Wiry hair pinned beneath translucent green visor saluting the sky, tan foundation all thickened and cracked - past serious students and prosaic professors she hustles, tongue-pink jumpsuit whistling like sneakers sliding through piles of dry leaves, arms and wrists tossed and flicked lazily up and out in some vague gesture of a cryptic calisthenics obscure in origin.

Around she goes. And around again. Every morning.

Each time she passes she turns her head to the cafe. We make eye contact, me from behind my coffee machine, her from beneath her visor. We study one another.

She always matches my gaze, eyes as bright as sunrise. Over the heads of scholars thronging, frowning, nodding, pondering. I grin. And she grins back.

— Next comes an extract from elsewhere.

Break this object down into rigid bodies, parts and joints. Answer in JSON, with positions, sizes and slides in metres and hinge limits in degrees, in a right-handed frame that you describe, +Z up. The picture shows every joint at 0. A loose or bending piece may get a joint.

This is how I come to suspect we have both lost touch with reality. Clearly, we are happy.

Wednesday 6 February 2019

Open sesame

I lived inside a box in my mind
And somehow I found a door

When I opened it up, I realised
There was never a box at all

The Dying Dream

Last night I dreamed I died and watched on as my soul trickled out from my body as a caravan of effervescent orange symbols into a void of pressing black.

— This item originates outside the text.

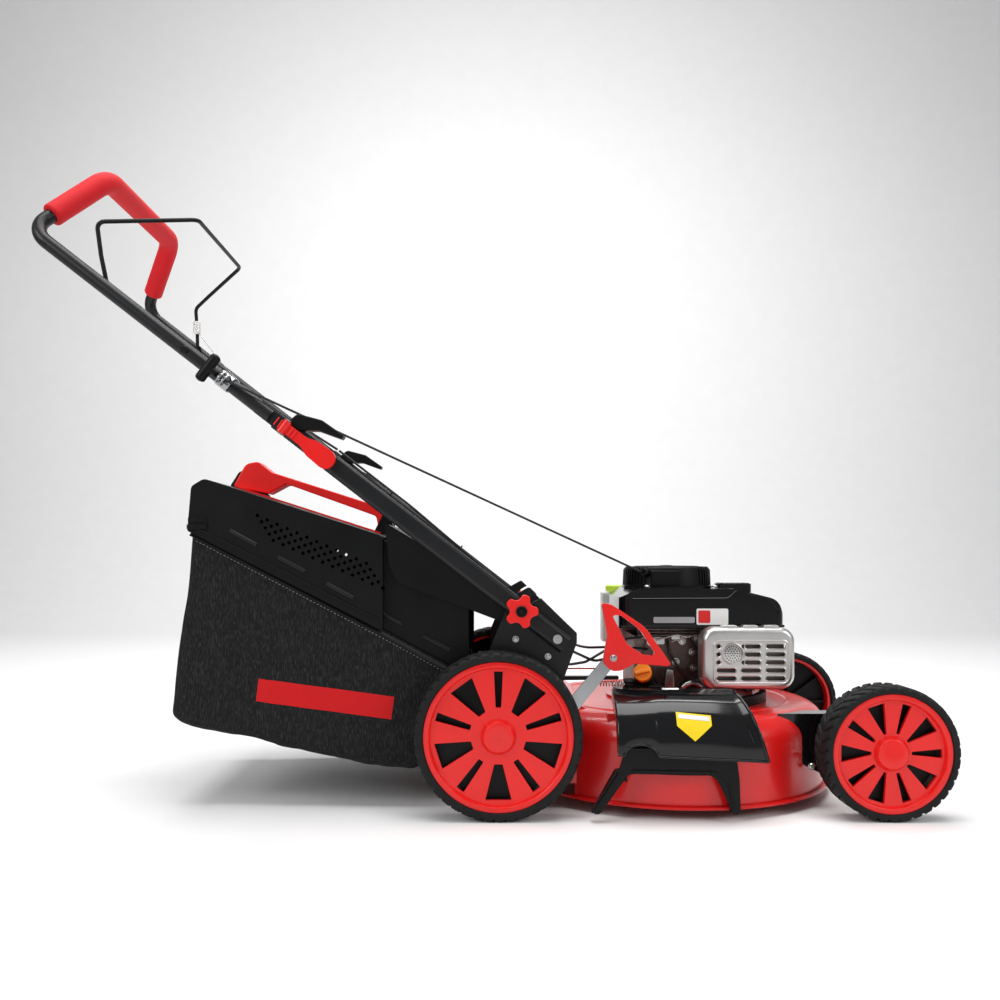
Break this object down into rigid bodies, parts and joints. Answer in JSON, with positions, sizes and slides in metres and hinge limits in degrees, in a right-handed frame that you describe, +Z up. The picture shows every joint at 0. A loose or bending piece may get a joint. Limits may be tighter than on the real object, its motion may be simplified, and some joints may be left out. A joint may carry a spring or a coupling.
{
  "type": "push lawn mower",
  "caption": "Walk-behind petrol lawn mower with a round steel deck, large spoked wheels, a folding tube handle and a rear grass bag.",
  "frame": {"origin": "on the ground, at the middle of the mower's plan box", "axes": "+X is the mower's front, +Y its left-hand side, +Z up"},
  "size_m": [1.4112, 0.578, 1.031],
  "materials": {
    "deck_red": "gloss painted pressed steel",
    "black_steel": "black powder coat",
    "black_plastic": "moulded, faint grain",
    "gloss_black": "gloss moulded",
    "red_plastic": "moulded",
    "foam_red": "soft foam",
    "tyre_black": "moulded tread",
    "bright_steel": "zinc plated",
    "cast_alloy": "rough cast",
    "guard_silver": "pressed, satin",
    "tank_white": "translucent",
    "cap_green": "moulded",
    "cap_amber": "moulded",
    "mesh_fabric": "woven dust-bag mesh",
    "rope_black": "braided",
    "cable_black": "sheath",
    "blade_steel": "ground edge"
  },
  "bodies": {
    "chassis": {"deck_shell": "deck_red", "rear_bracket_near": "black_steel", "rear_bracket_far": "black_steel", "front_bracket_near": "gloss_black", "front_bracket_far": "gloss_black", "side_chute": "black_plastic", "crankcase": "cast_alloy", "cylinder": "cast_alloy", "piston": "bright_steel", "spark_plug": "black_plastic", "blower_housing": "gloss_black", "recoil_cover": "black_plastic", "fuel_tank": "tank_white", "muffler": "cast_alloy", "muffler_guard": "guard_silver", "air_cleaner": "black_plastic", "carburettor": "cast_alloy", "fixing_bolts": "bright_steel", "starter_rope_lower": "rope_black", "control_cable_lower": "cable_black"},
    "rotor": {"crankshaft": "bright_steel", "flywheel": "cast_alloy", "blade_carrier": "cast_alloy", "blade": "blade_steel", "blade_bolt": "bright_steel"},
    "recoil_pulley": {"recoil_pulley": "black_plastic"},
    "rear_crank": {"rear_axle": "black_steel", "height_lever_grip": "red_plastic"},
    "front_crank": {"front_axle": "bright_steel"},
    "height_link": {"height_link": "bright_steel"},
    "lower_handle": {"lower_handle_near": "black_steel", "lower_handle_far": "black_steel", "fold_bolts": "bright_steel"},
    "upper_handle": {"upper_handle": "black_steel", "foam_grip": "foam_red", "rope_guide": "bright_steel", "starter_rope_upper": "rope_black", "control_cable_upper": "cable_black"},
    "clamp_knob_near": {"clamp_knob_near": "red_plastic"},
    "clamp_knob_far": {"clamp_knob_far": "red_plastic"},
    "cam_lever_near": {"cam_lever_near": "red_plastic"},
    "cam_lever_far": {"cam_lever_far": "red_plastic"},
    "bail": {"bail": "black_steel"},
    "starter_grip": {"starter_grip": "black_plastic"},
    "side_flap": {"side_flap": "gloss_black", "flap_spring": "bright_steel"},
    "rear_door": {"rear_door": "black_plastic"},
    "grass_bag": {"bag_top": "black_plastic", "bag_fabric": "mesh_fabric", "bag_handle": "red_plastic"},
    "fuel_cap": {"fuel_cap": "cap_green"},
    "oil_cap": {"oil_cap": "cap_amber"},
    "rear_wheel_near": {"rear_tyre_near": "tyre_black", "rear_rim_near": "red_plastic"},
    "rear_wheel_far": {"rear_tyre_far": "tyre_black", "rear_rim_far": "red_plastic"},
    "front_wheel_near": {"front_tyre_near": "tyre_black", "front_rim_near": "red_plastic"},
    "front_wheel_far": {"front_tyre_far": "tyre_black", "front_rim_far": "red_plastic"}
  },
  "joints": [
    {"name": "rear_wheel_near_spin", "type": "hinge", "parent": "rear_crank", "child": "rear_wheel_near", "pos_m": [0.007, -0.254, 0.127], "axis": [0, 1, 0], "continuous": true},
    {"name": "rear_wheel_far_spin", "type": "hinge", "parent": "rear_crank", "child": "rear_wheel_far", "pos_m": [0.007, 0.254, 0.127], "axis": [0, 1, 0], "continuous": true},
    {"name": "front_wheel_near_spin", "type": "hinge", "parent": "front_crank", "child": "front_wheel_near", "pos_m": [0.597, -0.254, 0.102], "axis": [0, 1, 0], "continuous": true},
    {"name": "front_wheel_far_spin", "type": "hinge", "parent": "front_crank", "child": "front_wheel_far", "pos_m": [0.597, 0.254, 0.102], "axis": [0, 1, 0], "continuous": true},
    {"name": "height_set", "type": "hinge", "parent": "chassis", "child": "rear_crank", "pos_m": [0.0726, 0, 0.103], "axis": [0, -1, 0], "range_deg": [0, 34]},
    {"name": "front_height", "type": "hinge", "parent": "chassis", "child": "front_crank", "pos_m": [0.5314, 0, 0.078], "axis": [0, 1, 0], "range_deg": [0, 34]},
    {"name": "link_turn", "type": "hinge", "parent": "rear_crank", "child": "height_link", "pos_m": [0.0726, 0.2075, 0.127], "axis": [0, 1, 0], "range_deg": [0, 34]},
    {"name": "blade_spin", "type": "hinge", "parent": "chassis", "child": "rotor", "pos_m": [0.309, 0, 0.2], "axis": [0, 0, 1], "continuous": true},
    {"name": "pulley_spin", "type": "hinge", "parent": "chassis", "child": "recoil_pulley", "pos_m": [0.309, 0, 0.37], "axis": [0, 0, 1], "range_deg": [0, 685]},
    {"name": "handle_fold", "type": "hinge", "parent": "chassis", "child": "lower_handle", "pos_m": [0.09727, 0, 0.27175], "axis": [0, 1, 0], "range_deg": [0, 60], "deforming": ["starter_rope_lower", "control_cable_lower"]},
    {"name": "upper_fold", "type": "hinge", "parent": "lower_handle", "child": "upper_handle", "pos_m": [-0.318, 0, 0.59445], "axis": [0, 1, 0], "range_deg": [0, 115], "deforming": ["starter_rope_upper", "control_cable_upper"]},
    {"name": "clamp_knob_near_turn", "type": "hinge", "parent": "lower_handle", "child": "clamp_knob_near", "pos_m": [0.042, -0.25, 0.3147], "axis": [0, -1, 0], "continuous": true},
    {"name": "cam_lever_near_flip", "type": "hinge", "parent": "lower_handle", "child": "cam_lever_near", "pos_m": [-0.318, -0.2565, 0.59445], "axis": [-0.6136, 0, -0.7896], "range_deg": [0, 110]},
    {"name": "clamp_knob_far_turn", "type": "hinge", "parent": "lower_handle", "child": "clamp_knob_far", "pos_m": [0.042, 0.25, 0.3147], "axis": [0, 1, 0], "continuous": true},
    {"name": "cam_lever_far_flip", "type": "hinge", "parent": "lower_handle", "child": "cam_lever_far", "pos_m": [-0.318, 0.2565, 0.59445], "axis": [0.6136, 0, 0.7896], "range_deg": [0, 110]},
    {"name": "bail_swing", "type": "hinge", "parent": "upper_handle", "child": "bail", "pos_m": [-0.602, 0, 0.822], "axis": [0, -1, 0], "range_deg": [0, 46], "stiffness_Nm_per_rad": 0.6, "springref_deg": -17.19},
    {"name": "starter_pull", "type": "slide", "parent": "upper_handle", "child": "starter_grip", "axis": [-0.7896, 0, 0.6136], "range_m": [0, 0.55]},
    {"name": "side_flap_swing", "type": "hinge", "parent": "chassis", "child": "side_flap", "pos_m": [0.295, -0.214, 0.186], "axis": [-1, 0, 0], "range_deg": [0, 65], "stiffness_Nm_per_rad": 0.4, "springref_deg": -22.92},
    {"name": "rear_door_lift", "type": "hinge", "parent": "chassis", "child": "rear_door", "pos_m": [0.024, 0, 0.306], "axis": [0, 1, 0], "range_deg": [0, 70], "stiffness_Nm_per_rad": 0.8, "springref_deg": -17.19},
    {"name": "bag_unhook", "type": "slide", "parent": "chassis", "child": "grass_bag", "axis": [-1, 0, 0], "range_m": [0, 0.4]},
    {"name": "fuel_cap_turn", "type": "hinge", "parent": "chassis", "child": "fuel_cap", "pos_m": [0.24, 0.116, 0.338], "axis": [0, 0, 1], "range_deg": [0, 360]},
    {"name": "oil_cap_turn", "type": "hinge", "parent": "chassis", "child": "oil_cap", "pos_m": [0.24976, -0.11087, 0.20236], "axis": [-0.2447, -0.8974, 0.3671], "range_deg": [0, 360]}
  ],
  "couplings": [
    {"joint": "front_height", "follows": "height_set", "ratio": 1},
    {"joint": "link_turn", "follows": "height_set", "ratio": 0.9698},
    {"joint": "starter_pull", "follows": "pulley_spin", "m_per_rad": 0.046}
  ]
}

The symbols comprised many languages; alive and dead, ancient and modern, verbal, mathematical, syntactical, gibberish -- they were memories of my soul, echoes of its various incarnations, and they quivered with excitement to be returning to their home.

In the void, an object became apparent. Spherical, enormous, a tightly wound star throbbing with densely packed syntax, countless strands of symbols weaving in and out from across the void, all snaking back to this place to be re-woven, re-merged, and re-made.

There was no fear. Why would there be? There was no dualism. To consider terror was to confuse where you were. This coming back was as effortless as breathing. 

As I drew nearer, a shape arose from the sea of symbols - a dragon, clumsy and oafish, splashing about happily in the ocean of words like dolphins leaping before the bow of a boat.

The sphere itself was vibrantly alive with a consciousness beyond any label I might give it. This dragon was like a sock-puppet made purely for its own amusement.

As it splashed about, bits of orange stuff broke off and floated out into the void.

Ah, I thought. That's how life is formed.

How clumsy! How frivolous! How blithely unaware of the consequences.

All love, all pain, all suffering, all grief, just the idle splish-splashes of a God in a bathtub keeping itself amused.